Efforts to clear New Zealand anti-vaccine protesters by blasting Barry Manilow songs on a loop have drawn criticism from police officers caught in the crossfire.
Hundreds of demonstrators — inspired by the “Freedom Convoy” of truckers in Canada — have been camped on the lawns of Parliament for a week, ignoring appeals from New Zealand Prime Minister Jacinda Ardern yesterday to “go home, and take your children.”
Attempts to move the protesters over the weekend included dousing them with sprinklers and pummeling them with sickly sweet songs such as Baby Shark, Macarena and Manilow’s Mandy.
Photo: AP
Wellington Police Chief Superintendent Corrie Parnell was unamused at the tongue-in-cheek tactics deployed by parliament officials, which appear to have steeled demonstrators’ determination not to move.
“It certainly wouldn’t be tactics or methodologies that we would endorse, and it’s something we would have preferred did not occur, but it did occur, so we have to deal with what we’ve got in front of us,” Parnell told Radio New Zealand.
Parnell urged protesters who arrived as part of a convoy last week to move vehicles that were still blocking streets.
He also defended the hands-off approach adopted by police since Thursday, when officers tried to forcibly clear the lawns, resulting in violent clashes and more than 120 arrests.
“This is not a matter of ... arresting your way out of it,” he said, calling on protest organizers to negotiate in good faith.

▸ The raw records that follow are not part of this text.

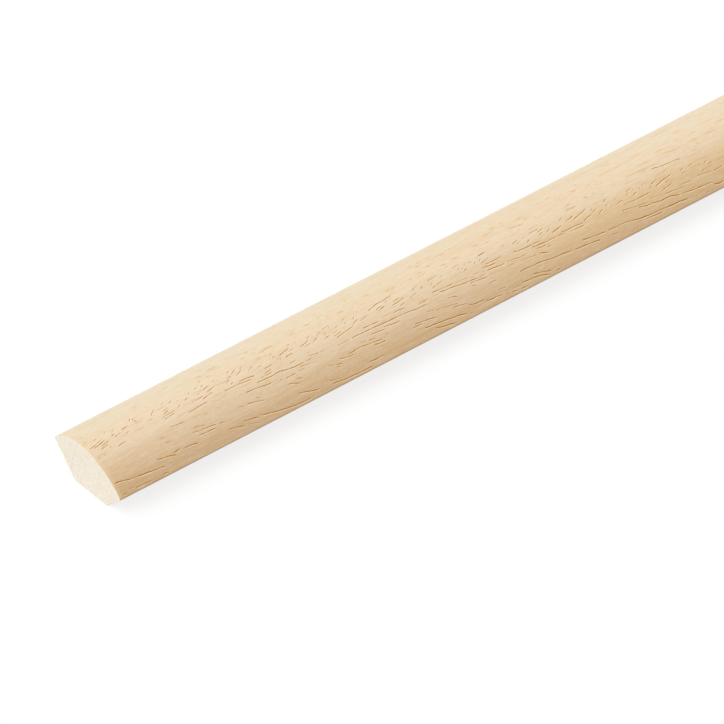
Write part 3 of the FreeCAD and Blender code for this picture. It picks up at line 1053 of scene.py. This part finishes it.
# Relief of the three surfaces, how strongly it acts, their sheen, and how rough the sawn ends are
FACE_RELIEF = 0.03
PLANED_RELIEF = 0.04
SAWN_RELIEF = 0.06
BUMP_STRENGTH = 0.6
FACE_SPECULAR = 0.35
PLANED_SPECULAR = 0.3
SAWN_SPECULAR = 0.2
SAWN_ROUGHNESS = 0.85

# The middle of the growth rings that the sawn ends show, far outside the section
PITH = (0.0, -55.0, -8.0)


def grain_coordinates(n):
    """Millimetres along and across the strip, bent a little so that the streaks wander as they run."""
    position = n.millimetres()
    drift = n.vector("MULTIPLY", n.grain(position, *SLOW, output="Color"), (0.0, DRIFT, DRIFT))
    return position, n.vector("ADD", position, drift)


def patch(n, bent, from_end, middle, half_length, half_width, strength):
    """How strong a deeper patch is at a place, fully so round its middle and not at all past its rim."""
    off = n.vector("ADD", bent, (LENGTH / 2 - from_end, -middle - DRIFT / 2, 0.0))
    shares = n.vector("MULTIPLY", off, (1 / half_length, 1 / half_width, 0.0))
    return n.range(n.vector("LENGTH", shares, output="Value"), 1.0, 0.3, 0.0, strength)


def finished_wood():
    """The rounded face: pale wood under a satin finish, with streaks, soft flecks, fibre and dark pores,
    painted shade down the flank and in the pores, a painted sheen towards the wall leg and painted
    highlights on the pores' lower walls.
    """
    material, n = new_material("finished_wood")
    position, bent = grain_coordinates(n)
    x, y, _ = n.add("ShaderNodeSeparateXYZ", {0: position}).outputs
    bands, streaks, flecks, fibre = (n.grain(bent, *rates) for rates in (BANDS, STREAKS, FLECKS, FIBRE))
    grit = n.grain(position, *GRIT)

    # Towards the wall leg the colour goes greyer, a painted sheen, and down the flank to a darker tan,
    # partly the wood's tone and partly painted shade
    side = n.range(y, *CROWN_TO_FLANK, soft=False)
    shifted = n.math("ADD", side, n.range(bands, 0.3, 0.7, -0.2, 0.2), clamp=True)
    colour = n.mix(shifted, n.mix(n.range(y, *CROWN_TO_TOP), PALE, PAINTED_SHEEN), TAN_AND_SHADE)
    for *place, deeper in PATCHES:
        colour = n.mix(patch(n, bent, *place), colour, deeper)

    on_flank = n.range(side, 0.0, 1.0, 0.55, 1.1, soft=False)
    for texture, darker, paler in ((streaks, 0.60, 0.42), (fibre, 0.70, 0.42), (grit, 0.45, 0.28)):
        dark = n.math("MULTIPLY", n.range(texture, 0.48, 0.80, 0.0, darker), on_flank)
        pale = n.math("MULTIPLY", n.range(texture, 0.50, 0.20, 0.0, paler), on_flank)
        colour = n.mix(pale, n.mix(dark, colour, OCHRE), STRAW)
    colour = n.tint(colour, (flecks, 0.58, 0.78, 0.60, OCHRE))
    low_bands = n.range(n.grain(bent, *LOW_BANDS), 0.45, 0.70, 0.0, 0.75)
    colour = n.mix(n.math("MULTIPLY", low_bands, n.range(y, *FLANK_TO_LOW)), colour, OCHRE)

    starts, full = (LENGTH / 2 - reach for reach in MARGIN_REACH)
    ragged = n.math("ADD", n.math("ABSOLUTE", x), n.range(grit, 0.3, 0.7, -0.25, 0.25))
    strength = n.range(y, *MARGIN_SIDES, 0.1, 0.6)
    colour = n.mix(n.math("MULTIPLY", n.range(ragged, starts, full), strength), colour, MARGIN)

    pore_and_highlight = n.attribute("pore_and_highlight")
    # Pores darken their upper wall, which faces away from the lamp: partly the pores' own darker colour,
    # partly painted shade
    colour = n.mix(pore_and_highlight, colour, PORE_COLOUR_AND_SHADE)
    # Below zero the attribute paints a highlight on a pore's lower wall, which faces the lamp
    colour = n.mix(n.math("MULTIPLY", pore_and_highlight, -1.0), colour, PAINTED_HIGHLIGHT)
    colour = n.mix(n.attribute("stain"), colour, STAIN)

    in_pore = n.math("MULTIPLY", n.math("MAXIMUM", pore_and_highlight, 0.0), 0.3)
    roughness = n.math("ADD", n.range(streaks, 0.2, 0.8, 0.46, 0.58), in_pore)
    height = n.math("ADD", n.math("ADD", fibre, streaks), n.math("MULTIPLY", grit, 0.5))
    n.finish(colour, roughness, height, FACE_RELIEF, FACE_SPECULAR)
    return material


def bare_wood():
    """The legs and the bevel: the same wood as it left the planer."""
    material, n = new_material("planed_wood")
    position, bent = grain_coordinates(n)
    bands, streaks, fibre = (n.grain(bent, *rates) for rates in (PLANED_BANDS, PLANED_STREAKS, PLANED_FIBRE))
    colour = n.tint(
        BARE,
        (bands, 0.35, 0.7, 1.0, TAN_AND_SHADE),
        (streaks, 0.45, 0.8, 0.3, OCHRE),
        (fibre, 0.5, 0.2, 0.25, CREAM),
    )
    # Pores darken along their deepest line: partly their own darker colour, partly painted shade in the
    # hollow
    colour = n.mix(n.attribute("pore_and_highlight"), colour, PORE_COLOUR_AND_SHADE)
    waves = n.add("ShaderNodeTexWave", {"Vector": position, "Scale": 0.22, "Distortion": 0.6})
    height = n.math("ADD", fibre, n.math("MULTIPLY", waves.outputs["Fac"], 0.35))
    n.finish(colour, n.range(fibre, 0.2, 0.8, 0.66, 0.82), height, PLANED_RELIEF, PLANED_SPECULAR)
    return material


def sawn_end():
    """End grain, bare from the saw: pale cream with faint growth rings, fine specks and some mottling."""
    material, n = new_material("sawn_end")
    position = n.millimetres()
    mottle, specks, holes = (n.grain(position, *rates) for rates in (MOTTLE, SPECKS, HOLES))
    in_section = n.vector("MULTIPLY", position, (0.0, 1.0, 1.0))
    from_pith = n.vector("DISTANCE", in_section, PITH, output="Value")
    distance = n.add("ShaderNodeCombineXYZ", {0: from_pith, 1: n.math("MULTIPLY", mottle, 1.5)})
    rings = n.noise(distance.outputs[0], 0.9, 3.0, 0.6)
    colour = n.tint(
        CREAM,
        (mottle, 0.35, 0.7, 0.45, BARE),
        (rings, 0.50, 0.75, 0.22, TAN_AND_SHADE),
        (specks, 0.48, 0.75, 0.40, OCHRE),
        (specks, 0.50, 0.25, 0.50, CHALK),
        # Open pores of the end grain, dark partly from their own colour and partly as painted shade in the
        # holes
        (holes, 0.74, 0.84, 0.50, PORE_COLOUR_AND_SHADE),
    )
    height = n.math("ADD", specks, mottle)
    n.finish(colour, SAWN_ROUGHNESS, height, SAWN_RELIEF, SAWN_SPECULAR)
    return material


# Half the floor's side, its own grey, the grey that the camera sees and the glow that brings that to white
FLOOR_HALF = 60000.0
FLOOR_GREY = 0.5
FLOOR_SEEN_GREY = 0.20
FLOOR_GLOW = 0.80

# The lamp's share of light along -X, +Y and +Z, how wide it looks, and the even light from all round
LAMP = (-0.53, 0.20, 0.58)
LAMP_ANGLE = 70.0
SKY = 0.5


def seen_directly(n):
    """1 for what the camera, a mirror or glass sees, and 0 for the light that things get."""
    path = n.add("ShaderNodeLightPath")
    either = n.math("MAXIMUM", path.outputs["Is Camera Ray"], path.outputs["Is Glossy Ray"])
    return n.math("MAXIMUM", either, path.outputs["Is Transmission Ray"])


def make_floor():
    """A wide white sheet that the strip lies on, which keeps its shadow."""
    half = FLOOR_HALF * MM
    corners = [(-half, -half, 0), (half, -half, 0), (half, half, 0), (-half, half, 0)]
    mesh = bpy.data.meshes.new("floor")
    mesh.from_pydata(corners, [], [(0, 1, 2, 3)])
    material, n = new_material("floor_white")
    seen = seen_directly(n)
    grey = n.range(seen, 0.0, 1.0, FLOOR_GREY, FLOOR_SEEN_GREY, soft=False)
    diffuse = n.add("ShaderNodeBsdfDiffuse", {"Color": grey})
    glow = n.add("ShaderNodeEmission", {"Strength": n.math("MULTIPLY", seen, FLOOR_GLOW)})
    both = n.add("ShaderNodeAddShader", {0: diffuse.outputs[0], 1: glow.outputs[0]})
    n.add("ShaderNodeOutputMaterial", {"Surface": both.outputs[0]})
    mesh.materials.append(material)
    place_object("floor", mesh)


def make_light():
    """An even white surround and one broad, soft lamp from above and behind, on the near end's side."""
    world = bpy.data.worlds.new("surround")
    world.use_nodes = True
    bpy.context.scene.world = world
    n = Nodes(world)
    strength = n.range(seen_directly(n), 0.0, 1.0, SKY, 1.0, soft=False)
    white = n.add("ShaderNodeBackground", {"Color": (1.0, 1.0, 1.0, 1.0), "Strength": strength})
    n.add("ShaderNodeOutputWorld", {"Surface": white.outputs[0]})

    lamp = bpy.data.lights.new("soft_lamp", "SUN")
    lamp.energy = Vector(LAMP).length * math.pi
    lamp.angle = math.radians(LAMP_ANGLE)
    place_object("soft_lamp", lamp).rotation_quaternion = Vector(LAMP).to_track_quat("Z", "Y")


def make_strip():
    outline = Outline()
    mesh = StripMesh(outline, make_pores(outline)).build("moulding_strip")
    for material in (finished_wood(), bare_wood(), sawn_end()):
        mesh.materials.append(material)
    strip = place_object("moulding_strip", mesh)
    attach(strip, "root")
    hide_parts("quarter_round")


bpy.context.scene.view_settings.view_transform = "Standard"
make_camera()
make_strip()
make_floor()
make_light()
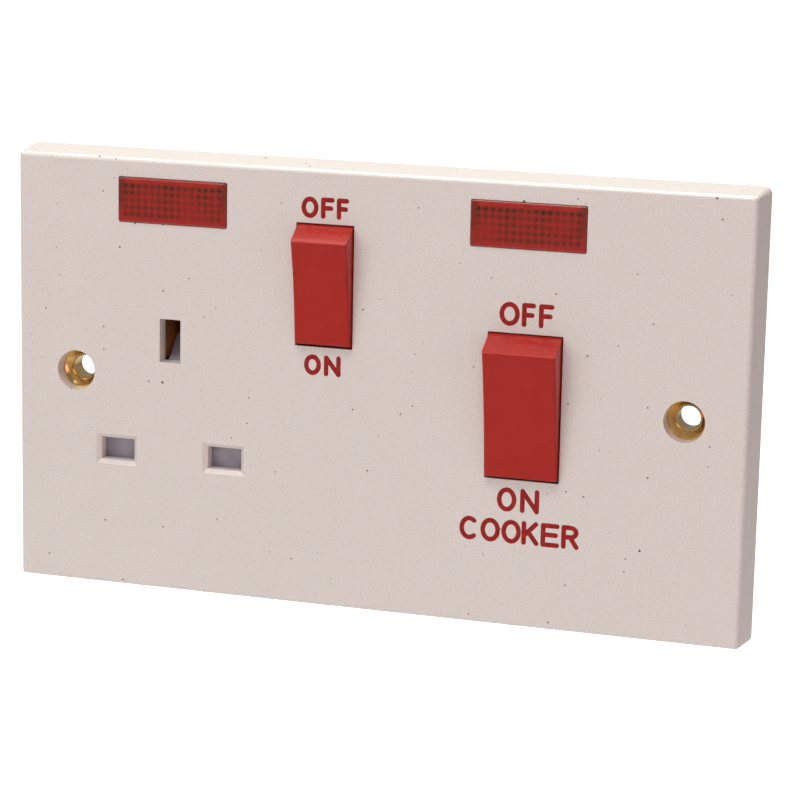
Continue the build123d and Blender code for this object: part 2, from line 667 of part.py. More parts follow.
def floor_strip(x, z_low, z_high):
    """A brass strip let into a chamber's floor."""
    half = SEESAW_W / 2
    return slab(x - half, x + half, CHAMBER_FLOOR_Y - STRIP_T, CHAMBER_FLOOR_Y, z_low, z_high)


def fixed_contact(switch, pole, tail_back, strip_end):
    """A strip with a contact button, a tail behind it and an end towards its terminal."""
    x, z = switch["x"] + pole, switch["z"]
    back = CHAMBER_FLOOR_Y - STRIP_T
    strip = floor_strip(x, z + TAIL_OFFSET - TAIL_T, z + strip_end)
    strip += rod_y(x, z + closed_contact_z(), CONTACT_D, closed_contact_y(), back)
    return strip + tail(x, z + TAIL_OFFSET, back, tail_back)


def fulcrum(switch, pole, strip_end, tail_back=None):
    """A strip with the upright knife edge that the see-saw rocks on."""
    x, z = switch["x"] + pole, switch["z"]
    half = SEESAW_W / 2 - KNIFE_R
    strip = floor_strip(x, z + strip_end, z + 2 * KNIFE_R)
    strip += slab(x - half, x + half, SEESAW_Y, CHAMBER_FLOOR_Y, z - KNIFE_R, z + KNIFE_R)
    strip += rod_x(SEESAW_Y, z, 2 * KNIFE_R, x - half, x + half)
    return strip + tail(x, z - TAIL_OFFSET, CHAMBER_FLOOR_Y - STRIP_T, tail_back) if tail_back else strip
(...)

While the original convoy was promoted as a demonstration against vaccine mandates, Ardern said it was clearly now being dominated by anti-vaccination activists.
“What we’ve seen out there seems to be much more anti-vaccination than anything else,” she told TV3.
“It’s included yelling abuse at people who are walking around with masks on ... there are signs calling for the execution of politicians ... we’ve seen some horrific behavior down there,” she said.